Exercise directions: Make an exact copy of the listing below.

Source excerpt:
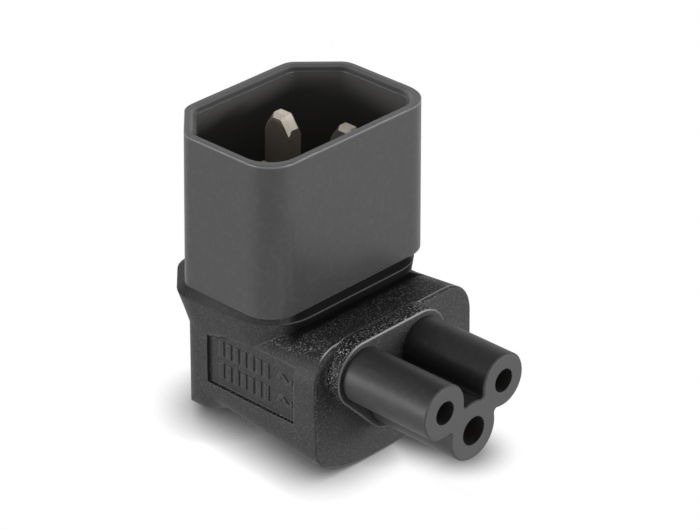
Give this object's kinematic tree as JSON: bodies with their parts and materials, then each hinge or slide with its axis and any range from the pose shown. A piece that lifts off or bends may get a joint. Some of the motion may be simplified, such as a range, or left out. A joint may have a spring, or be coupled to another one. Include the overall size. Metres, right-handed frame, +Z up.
{
  "type": "iec power adapter",
  "caption": "Right-angle mains adapter: a shrouded C14 inlet with flat pins stands on a moulded block, and a cloverleaf C5 connector leaves the block's front at right angles.",
  "frame": {"origin": "Centre of the bounding box in X and Y, on the surface that the block rests on (Z = 0).", "axes": "+Z runs up along the C14 inlet's axis and out of its mouth. The C5 connector points to -Y, so +Y is the back of the block with the inlet's chamfered side and earth pin. X is the width."},
  "size_m": [0.0296, 0.0422, 0.0391],
  "materials": {
    "overmould_plastic": "black moulded PVC with a fine sparkling grain, satin",
    "shroud_plastic": "black polyamide, smooth satin with light polish on the rim",
    "nose_plastic": "black polyamide, smooth satin",
    "inner_plastic": "grey unpainted filler moulding",
    "nickel_plate": "nickel-plated brass with a warm tint",
    "contact_brass": "spring brass, bright",
    "line_insulation": "brown wire insulation",
    "neutral_insulation": "blue wire insulation",
    "earth_insulation": "green wire insulation"
  },
  "bodies": {
    "root": {"overmould": "overmould_plastic", "inlet_shroud": "shroud_plastic", "outlet_nose": "nose_plastic", "outlet_cap": "nose_plastic", "inner_moulding": "inner_plastic", "line_pin": "nickel_plate", "neutral_pin": "nickel_plate", "earth_pin": "nickel_plate", "line_contact": "contact_brass", "neutral_contact": "contact_brass", "earth_contact": "contact_brass", "line_wire": "line_insulation", "neutral_wire": "neutral_insulation", "earth_wire": "earth_insulation"}
  },
  "joints": []
}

Correct answer:
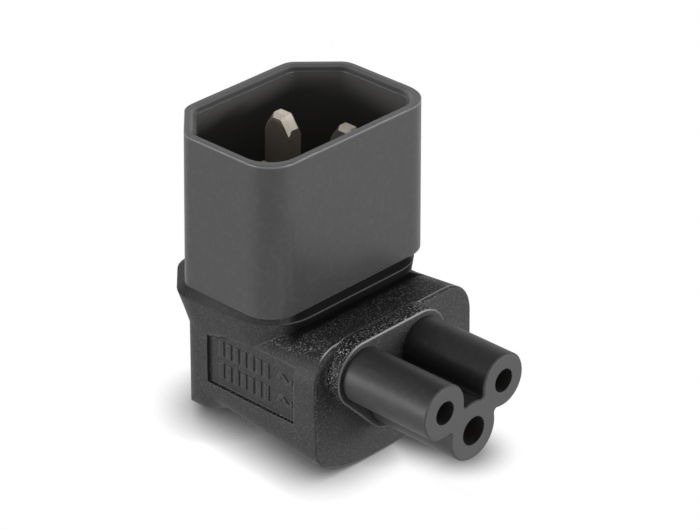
Give this object's kinematic tree as JSON: bodies with their parts and materials, then each hinge or slide with its axis and any range from the pose shown. A piece that lifts off or bends may get a joint. Some of the motion may be simplified, such as a range, or left out. A joint may have a spring, or be coupled to another one. Include the overall size. Metres, right-handed frame, +Z up.
{
  "type": "iec power adapter",
  "caption": "Right-angle mains adapter: a shrouded C14 inlet with flat pins stands on a moulded block, and a cloverleaf C5 connector leaves the block's front at right angles.",
  "frame": {"origin": "Centre of the bounding box in X and Y, on the surface that the block rests on (Z = 0).", "axes": "+Z runs up along the C14 inlet's axis and out of its mouth. The C5 connector points to -Y, so +Y is the back of the block with the inlet's chamfered side and earth pin. X is the width."},
  "size_m": [0.0296, 0.0422, 0.0391],
  "materials": {
    "overmould_plastic": "black moulded PVC with a fine sparkling grain, satin",
    "shroud_plastic": "black polyamide, smooth satin with light polish on the rim",
    "nose_plastic": "black polyamide, smooth satin",
    "inner_plastic": "grey unpainted filler moulding",
    "nickel_plate": "nickel-plated brass with a warm tint",
    "contact_brass": "spring brass, bright",
    "line_insulation": "brown wire insulation",
    "neutral_insulation": "blue wire insulation",
    "earth_insulation": "green wire insulation"
  },
  "bodies": {
    "root": {"overmould": "overmould_plastic", "inlet_shroud": "shroud_plastic", "outlet_nose": "nose_plastic", "outlet_cap": "nose_plastic", "inner_moulding": "inner_plastic", "line_pin": "nickel_plate", "neutral_pin": "nickel_plate", "earth_pin": "nickel_plate", "line_contact": "contact_brass", "neutral_contact": "contact_brass", "earth_contact": "contact_brass", "line_wire": "line_insulation", "neutral_wire": "neutral_insulation", "earth_wire": "earth_insulation"}
  },
  "joints": []
}